──────── Input records ────────

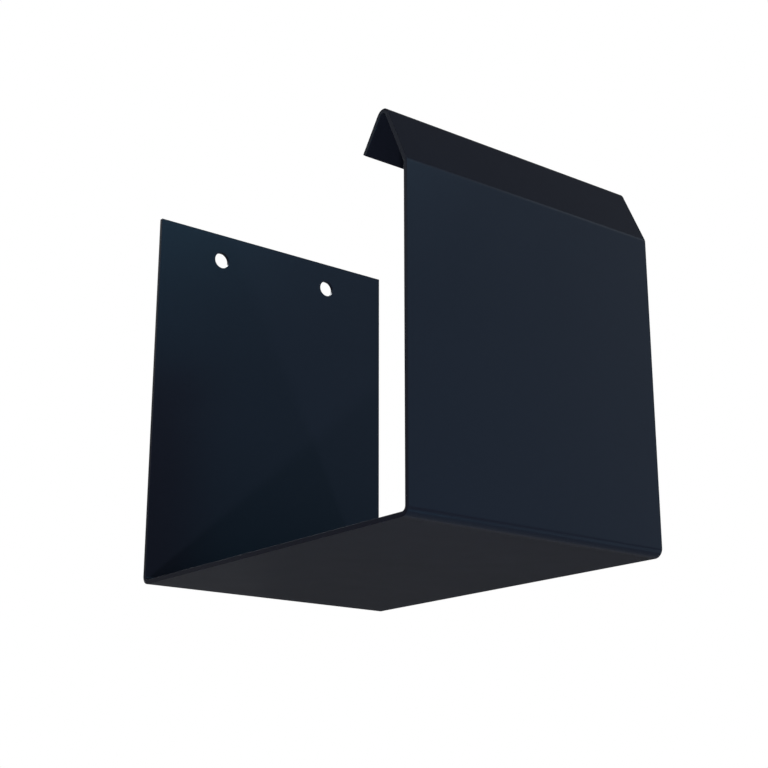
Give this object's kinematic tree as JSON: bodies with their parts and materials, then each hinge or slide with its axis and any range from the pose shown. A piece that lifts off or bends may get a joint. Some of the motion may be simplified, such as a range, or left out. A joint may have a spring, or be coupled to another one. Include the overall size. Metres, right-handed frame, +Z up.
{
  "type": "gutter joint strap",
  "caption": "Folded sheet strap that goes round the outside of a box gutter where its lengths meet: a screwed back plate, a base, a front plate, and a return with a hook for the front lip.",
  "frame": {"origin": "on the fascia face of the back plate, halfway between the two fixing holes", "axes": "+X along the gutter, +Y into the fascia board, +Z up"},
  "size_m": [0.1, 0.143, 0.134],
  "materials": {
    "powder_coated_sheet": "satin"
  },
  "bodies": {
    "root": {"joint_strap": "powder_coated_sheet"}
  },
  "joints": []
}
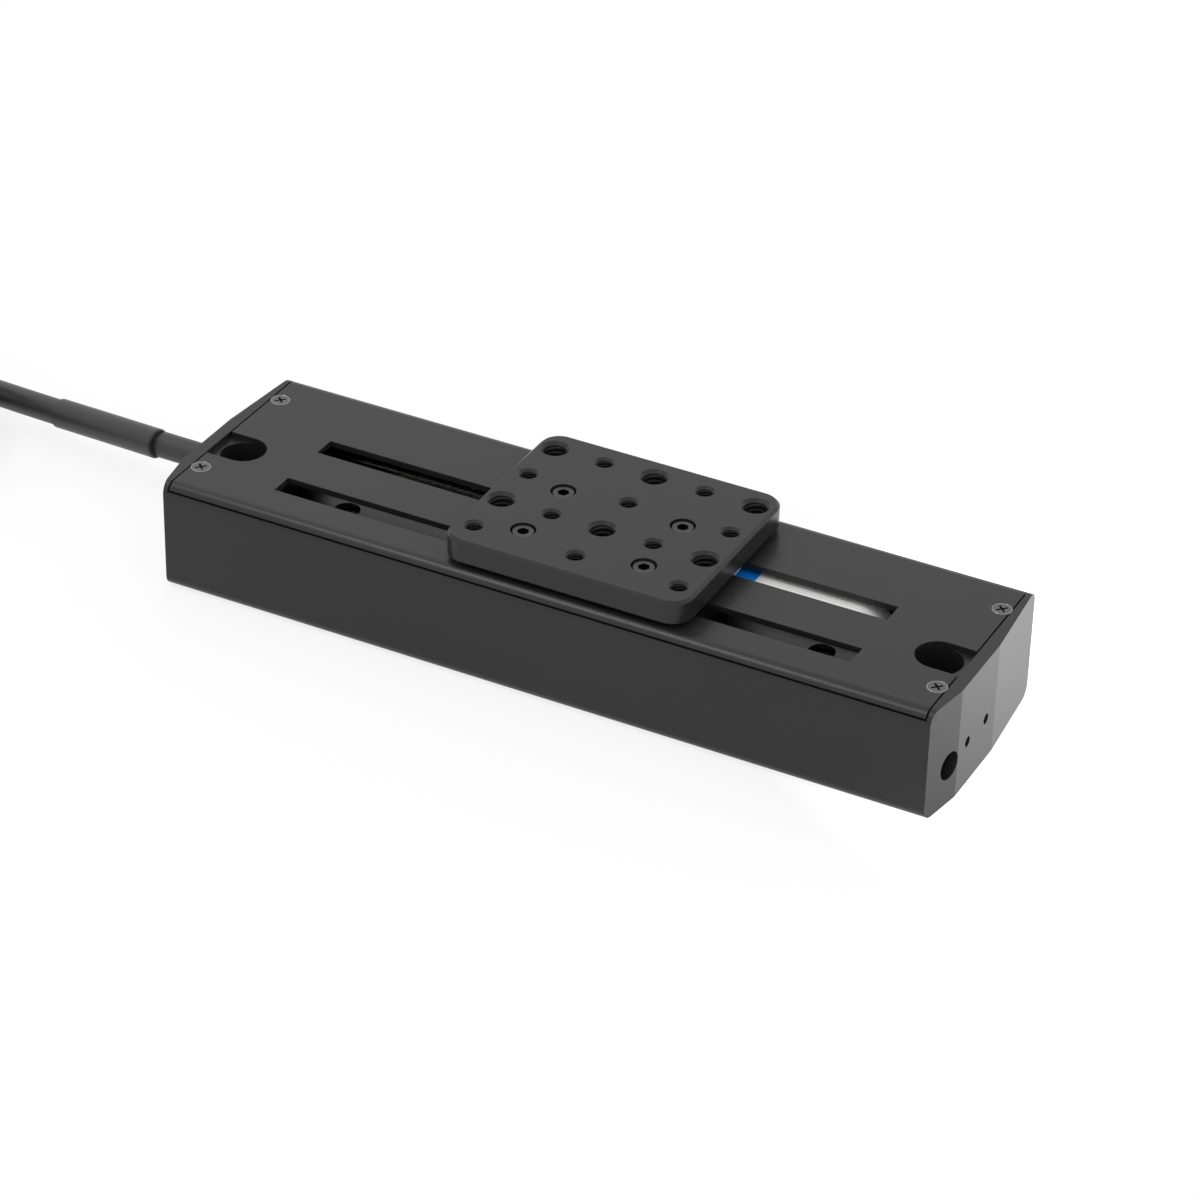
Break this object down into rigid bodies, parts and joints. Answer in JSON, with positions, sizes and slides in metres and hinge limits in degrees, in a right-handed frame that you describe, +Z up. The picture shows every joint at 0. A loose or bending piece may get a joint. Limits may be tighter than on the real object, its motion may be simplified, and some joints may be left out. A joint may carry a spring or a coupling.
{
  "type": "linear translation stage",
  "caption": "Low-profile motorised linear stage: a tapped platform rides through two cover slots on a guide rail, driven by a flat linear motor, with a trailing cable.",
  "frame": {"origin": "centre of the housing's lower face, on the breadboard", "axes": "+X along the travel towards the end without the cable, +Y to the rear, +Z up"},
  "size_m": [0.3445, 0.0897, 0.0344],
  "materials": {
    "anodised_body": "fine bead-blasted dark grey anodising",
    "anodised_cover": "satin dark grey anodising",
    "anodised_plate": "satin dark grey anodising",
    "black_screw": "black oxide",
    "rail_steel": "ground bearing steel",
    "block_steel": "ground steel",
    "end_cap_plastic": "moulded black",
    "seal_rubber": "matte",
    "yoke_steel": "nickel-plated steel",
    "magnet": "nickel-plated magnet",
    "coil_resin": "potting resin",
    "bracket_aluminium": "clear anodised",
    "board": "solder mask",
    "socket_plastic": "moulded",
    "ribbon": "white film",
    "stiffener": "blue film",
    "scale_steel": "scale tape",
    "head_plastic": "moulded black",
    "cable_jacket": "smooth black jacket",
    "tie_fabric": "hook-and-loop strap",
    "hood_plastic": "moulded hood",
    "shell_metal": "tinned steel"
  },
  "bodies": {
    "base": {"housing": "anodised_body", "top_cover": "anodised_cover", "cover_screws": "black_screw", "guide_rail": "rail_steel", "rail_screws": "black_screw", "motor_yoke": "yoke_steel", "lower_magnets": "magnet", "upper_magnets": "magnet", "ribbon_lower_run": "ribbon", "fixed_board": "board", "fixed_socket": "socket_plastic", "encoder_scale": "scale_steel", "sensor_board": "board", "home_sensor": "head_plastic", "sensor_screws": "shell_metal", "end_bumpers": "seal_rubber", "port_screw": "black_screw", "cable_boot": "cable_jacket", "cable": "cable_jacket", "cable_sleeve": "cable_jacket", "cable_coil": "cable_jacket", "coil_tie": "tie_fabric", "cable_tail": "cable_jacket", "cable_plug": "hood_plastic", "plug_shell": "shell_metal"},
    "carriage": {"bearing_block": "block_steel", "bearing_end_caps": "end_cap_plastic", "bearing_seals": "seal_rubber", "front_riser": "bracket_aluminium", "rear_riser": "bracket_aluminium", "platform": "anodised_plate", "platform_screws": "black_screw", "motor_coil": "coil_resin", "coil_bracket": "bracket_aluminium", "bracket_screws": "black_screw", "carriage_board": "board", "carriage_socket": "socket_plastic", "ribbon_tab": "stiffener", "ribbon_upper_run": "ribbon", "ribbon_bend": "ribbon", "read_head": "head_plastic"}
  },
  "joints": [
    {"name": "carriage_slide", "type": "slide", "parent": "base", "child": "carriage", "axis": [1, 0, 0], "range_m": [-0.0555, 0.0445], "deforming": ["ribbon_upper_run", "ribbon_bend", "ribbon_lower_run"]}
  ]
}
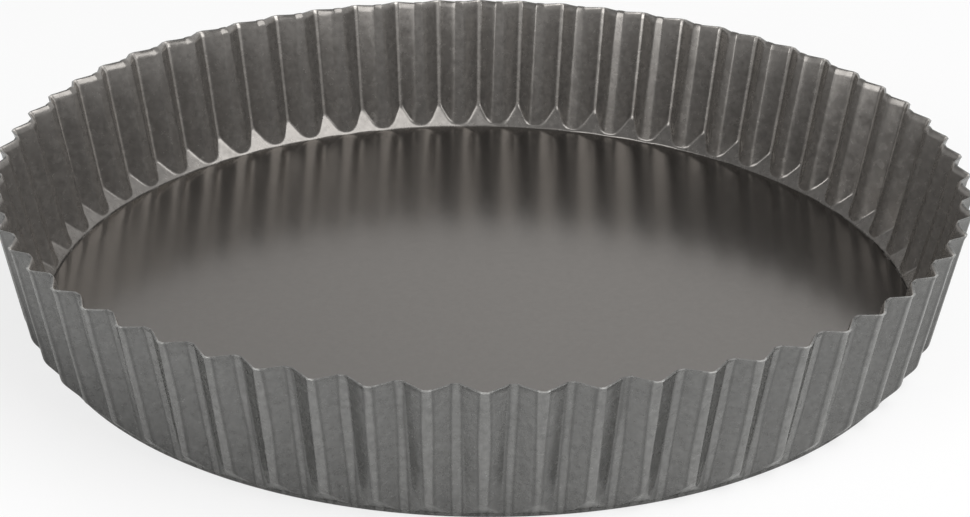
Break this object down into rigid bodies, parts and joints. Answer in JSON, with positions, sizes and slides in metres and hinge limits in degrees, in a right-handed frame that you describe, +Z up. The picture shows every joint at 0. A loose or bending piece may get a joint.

────────

Work instructions
Repeat each record exactly. Omit nothing.

Reply
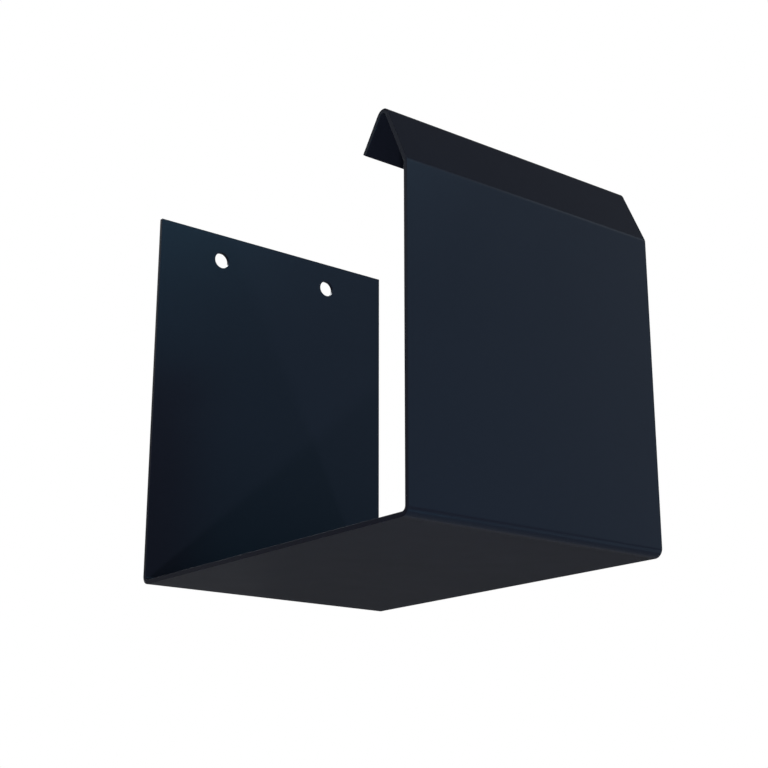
Give this object's kinematic tree as JSON: bodies with their parts and materials, then each hinge or slide with its axis and any range from the pose shown. A piece that lifts off or bends may get a joint. Some of the motion may be simplified, such as a range, or left out. A joint may have a spring, or be coupled to another one. Include the overall size. Metres, right-handed frame, +Z up.
{
  "type": "gutter joint strap",
  "caption": "Folded sheet strap that goes round the outside of a box gutter where its lengths meet: a screwed back plate, a base, a front plate, and a return with a hook for the front lip.",
  "frame": {"origin": "on the fascia face of the back plate, halfway between the two fixing holes", "axes": "+X along the gutter, +Y into the fascia board, +Z up"},
  "size_m": [0.1, 0.143, 0.134],
  "materials": {
    "powder_coated_sheet": "satin"
  },
  "bodies": {
    "root": {"joint_strap": "powder_coated_sheet"}
  },
  "joints": []
}
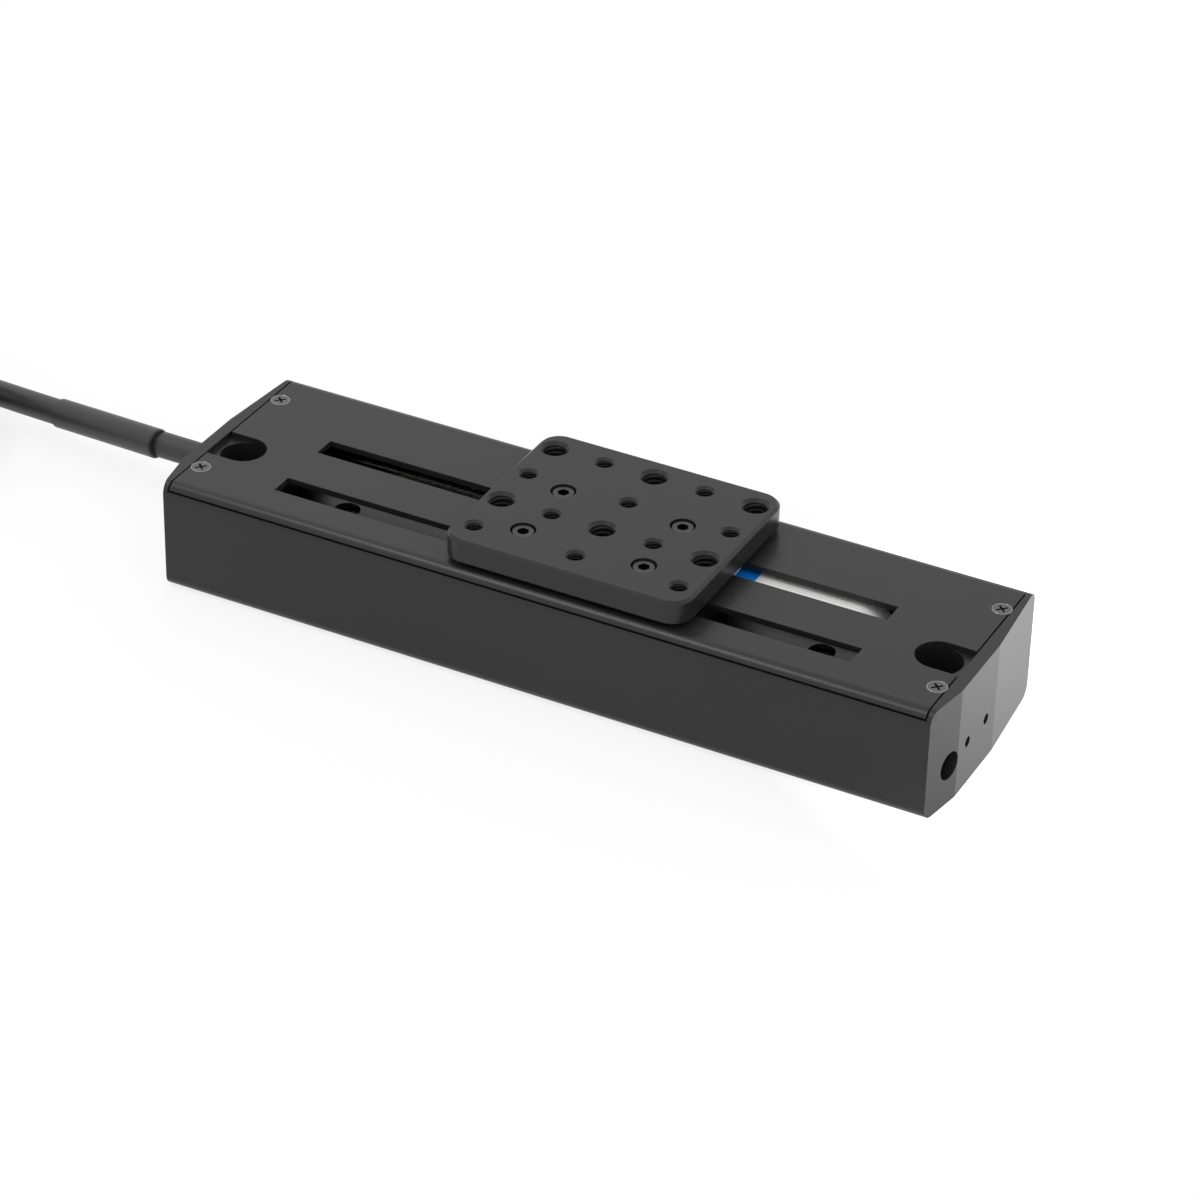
Break this object down into rigid bodies, parts and joints. Answer in JSON, with positions, sizes and slides in metres and hinge limits in degrees, in a right-handed frame that you describe, +Z up. The picture shows every joint at 0. A loose or bending piece may get a joint. Limits may be tighter than on the real object, its motion may be simplified, and some joints may be left out. A joint may carry a spring or a coupling.
{
  "type": "linear translation stage",
  "caption": "Low-profile motorised linear stage: a tapped platform rides through two cover slots on a guide rail, driven by a flat linear motor, with a trailing cable.",
  "frame": {"origin": "centre of the housing's lower face, on the breadboard", "axes": "+X along the travel towards the end without the cable, +Y to the rear, +Z up"},
  "size_m": [0.3445, 0.0897, 0.0344],
  "materials": {
    "anodised_body": "fine bead-blasted dark grey anodising",
    "anodised_cover": "satin dark grey anodising",
    "anodised_plate": "satin dark grey anodising",
    "black_screw": "black oxide",
    "rail_steel": "ground bearing steel",
    "block_steel": "ground steel",
    "end_cap_plastic": "moulded black",
    "seal_rubber": "matte",
    "yoke_steel": "nickel-plated steel",
    "magnet": "nickel-plated magnet",
    "coil_resin": "potting resin",
    "bracket_aluminium": "clear anodised",
    "board": "solder mask",
    "socket_plastic": "moulded",
    "ribbon": "white film",
    "stiffener": "blue film",
    "scale_steel": "scale tape",
    "head_plastic": "moulded black",
    "cable_jacket": "smooth black jacket",
    "tie_fabric": "hook-and-loop strap",
    "hood_plastic": "moulded hood",
    "shell_metal": "tinned steel"
  },
  "bodies": {
    "base": {"housing": "anodised_body", "top_cover": "anodised_cover", "cover_screws": "black_screw", "guide_rail": "rail_steel", "rail_screws": "black_screw", "motor_yoke": "yoke_steel", "lower_magnets": "magnet", "upper_magnets": "magnet", "ribbon_lower_run": "ribbon", "fixed_board": "board", "fixed_socket": "socket_plastic", "encoder_scale": "scale_steel", "sensor_board": "board", "home_sensor": "head_plastic", "sensor_screws": "shell_metal", "end_bumpers": "seal_rubber", "port_screw": "black_screw", "cable_boot": "cable_jacket", "cable": "cable_jacket", "cable_sleeve": "cable_jacket", "cable_coil": "cable_jacket", "coil_tie": "tie_fabric", "cable_tail": "cable_jacket", "cable_plug": "hood_plastic", "plug_shell": "shell_metal"},
    "carriage": {"bearing_block": "block_steel", "bearing_end_caps": "end_cap_plastic", "bearing_seals": "seal_rubber", "front_riser": "bracket_aluminium", "rear_riser": "bracket_aluminium", "platform": "anodised_plate", "platform_screws": "black_screw", "motor_coil": "coil_resin", "coil_bracket": "bracket_aluminium", "bracket_screws": "black_screw", "carriage_board": "board", "carriage_socket": "socket_plastic", "ribbon_tab": "stiffener", "ribbon_upper_run": "ribbon", "ribbon_bend": "ribbon", "read_head": "head_plastic"}
  },
  "joints": [
    {"name": "carriage_slide", "type": "slide", "parent": "base", "child": "carriage", "axis": [1, 0, 0], "range_m": [-0.0555, 0.0445], "deforming": ["ribbon_upper_run", "ribbon_bend", "ribbon_lower_run"]}
  ]
}
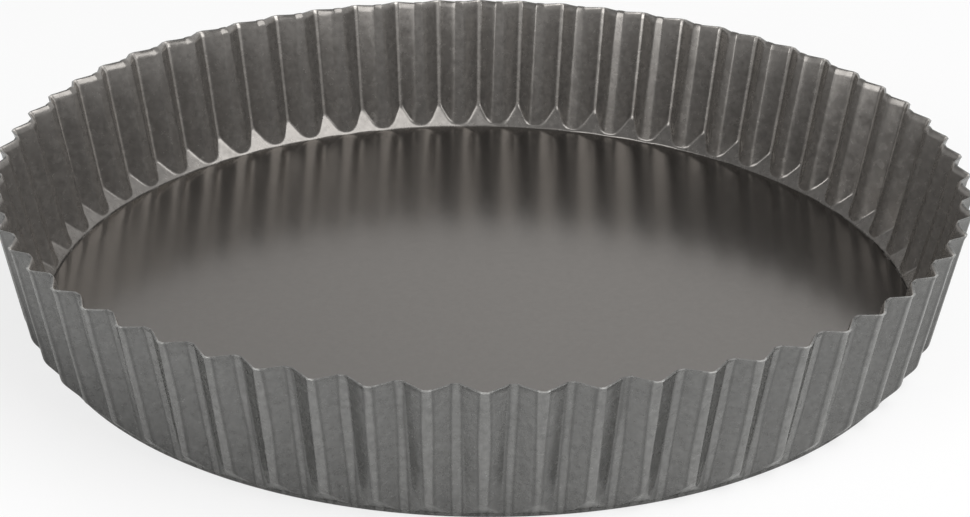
Break this object down into rigid bodies, parts and joints. Answer in JSON, with positions, sizes and slides in metres and hinge limits in degrees, in a right-handed frame that you describe, +Z up. The picture shows every joint at 0. A loose or bending piece may get a joint.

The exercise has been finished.